Anne Hyde (1637-71) had two daughters who would become
Queens and would have been a Queen Consort herself had she not died before her
husband became King.
She was the eldest daughter of Edward Hyde, first Earl of
Clarendon, who was a prominent royalist during the reign of King Charles I and
an active player in the restoration of King Charles II in 1660.
She originally attracted the attention of James, Duke of
York, in 1656 when she was a maid of honour to Mary of Orange (the eldest
daughter of King Charles I and the mother of the future King William III). James
was Mary’s younger brother and next in line to the throne after his elder
brother Charles. It was in honour of James that the Dutch colony of New
Amsterdam was renamed New York when it was acquired by the English government
in 1664.
James and Anne became more closely acquainted in 1659,
although James wanted to end the relationship after Charles was restored to the
throne in May 1660. Charles ordered James to marry Anne, who was heavily
pregnant, and the wedding took place in September, with Anne’s first child
being born in October. Had Anne not been pregnant, it is unlikely that they
would have married at all, given that James was now heir presumptive and, as
such, would not have been expected to marry a commoner.

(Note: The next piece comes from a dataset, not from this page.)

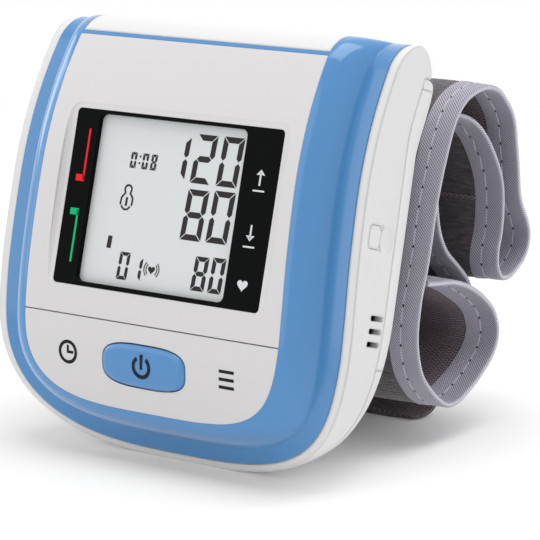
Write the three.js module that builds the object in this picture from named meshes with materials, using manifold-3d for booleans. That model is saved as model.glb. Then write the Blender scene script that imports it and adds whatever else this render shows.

Anne took to her new role with dignity and not a little
pride, even winning over her mother-in-law Henrietta Maria. As a wife, she was
clearly the dominant party and, according to Samuel Pepys, “the Duke of York,
in all things but in his amours, is led by the nose by his wife”. He also
observed that “the Duchess is not only the proudest woman in the world, but the
most expenseful”.
James, like his brother Charles, had dalliances with a
number of mistresses, Anne’s response being to have an affair with Henry Sydney,
a courtier who would later find a niche in history as the man most responsible
for inviting James’s nephew William to succeed him as King when James was
exiled in 1688.
Anne was a high-Church Anglican who gradually turned to
Catholicism as her preferred religion. It was her influence that led her
husband to follow the same course, one which would eventually lead to his
unpopularity and being forced to yield the throne after a reign of only three
years (1685-88).
However, Anne did not live to see this happen, dying from
breast cancer in 1671 at the age of 34. During her marriage she gave birth to eight
children, but only two of them lived into adulthood. These were Mary, who
married William III and reigned jointly with him as Queen Mary II, and Anne who
succeeded her as Queen when William died in 1702.